Whether you seek to compose short narratives or book-length works, explore mainstream, literary, or genre approaches, or create comedic or tragic narratives, we will develop your ability to transform your imagination into believable, engaging, and captivating stories.

Important Course Information:

  • Fiction I encompasses both short story and novel-length work. Following Level I completion, you have options, including Short Fiction Writing II, which concentrates on short stories, or Novel II Critique or Novel II First Draft for novel development.
  • If your primary interest is genre fiction, you may pursue either Fiction or Novel courses, or alternatively, explore our specialized genre courses in Science Fiction & Fantasy, Romance, or Mystery writing.
  • Young adult novel writers may enroll in Fiction and Novel courses, specialized genre courses, or our Children's Book workshops covering the complete range of children's literature.
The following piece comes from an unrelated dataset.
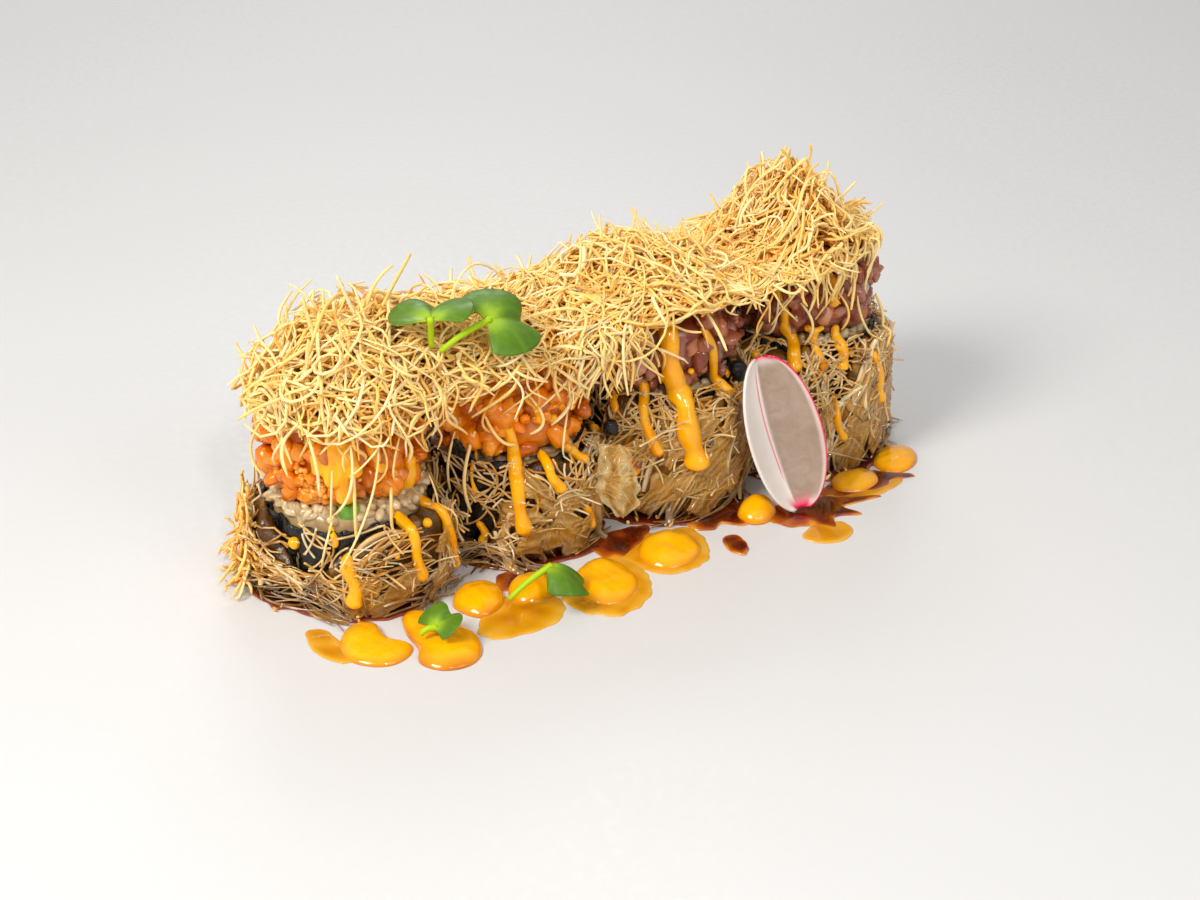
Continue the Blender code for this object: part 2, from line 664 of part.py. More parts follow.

This course provides a comprehensive foundation in fiction composition fundamentals and supports you in developing short stories or novel-length fiction. Course components include:

  • Instructional lectures covering core concepts
  • Practical writing assignments and exercises
  • Collaborative critique sessions with peer feedback (each participant shares work twice)

Online workshop modules:

  • Week 1: Fictional Forms and Approaches
  • Introduction to fiction varieties, genres, and structural approaches. Identifying inspiration and original ideas. Understanding the significance of craft and technique in fiction.
  • Week 2: Character Creation and Development
  • Identifying compelling characters. Building nuanced characters through competing desires and contrasting qualities. Creating thorough character profiles. Showing versus telling through character revelation. Techniques for demonstrating character development.
  • Week 3: Narrative Plot Construction
  • Identifying the central dramatic question. Creating story beginnings, middles, and conclusions. Understanding distinctions between short story and novel plotting. Advantages and disadvantages of detailed outlining.
  • Week 4: Point of View and Narrative Voice
  • Understanding narrative perspective options. Examining diverse point-of-view approaches and their applications.
  • Week 5: Descriptive Language and Imagery
  • Incorporating sensory details. Achieving specificity and particularity. Using language creatively and imaginatively. Selecting precise vocabulary. Uniting description with narrative perspective.
  • Week 6: Dialogue and Speech Patterns
  • Recognizing the necessity of a dramatic scene. Creating authentic dialogue that sounds natural. Punctuation conventions and dialogue tags. Accompanying action and stage directions. Summarized dialogue techniques. Revealing character through conversation. Subtext and hidden meaning. Regional and character-specific dialect.
  • Week 7: Setting, Temporal Dynamics, and Pacing
  • Creating fictional locations and environments. Temporal considerations and time management. Weather and environmental detail. Integrating character with location. Manipulating narrative time through pacing strategies. Implementing flashback sequences and temporal shifts.
  • Week 8: Voice and Literary Style
  • Defining authorial voice. Understanding voice variations. Strategies for developing your distinctive voice. Style components include sentence structure, word choice, and paragraph organization.
  • Week 9: Thematic Development and Revision
  • Understanding theme and thematic material. Categorizing theme types. Weaving a theme throughout the narrative. Examining revision stages and approaches.
  • Week 10: Professional Publishing Industry
  • Standard manuscript formatting. Targeting appropriate publishing houses, literary journals, and literary agents. Composing effective query letters and submissions.
  • Week 11: Guest Instruction with Zoetrope Editor
  • Special session with Michael Ray, editor of Zoetrope: All-Story

Note: Content varies among different course sections.

About Online Instruction:

  • Online workshops bring together students from numerous countries to participate in Gotham's world-renowned writing instruction.
  • Instruction occurs asynchronously, without real-time meeting requirements. You can complete work at your preferred schedule, though material progresses weekly with expected completion of certain elements within that timeframe.
  • Participation is available from any location with internet connectivity. Our student community is predominantly United States-based, though we welcome learners from nearly every nation.
  • Comprehensive technical assistance is provided.
  • A significant online benefit involves retaining complete course materials for ongoing reference and professional development. Written materials and images can be preserved and reviewed indefinitely. (Content is provided as text and images rather than video format.)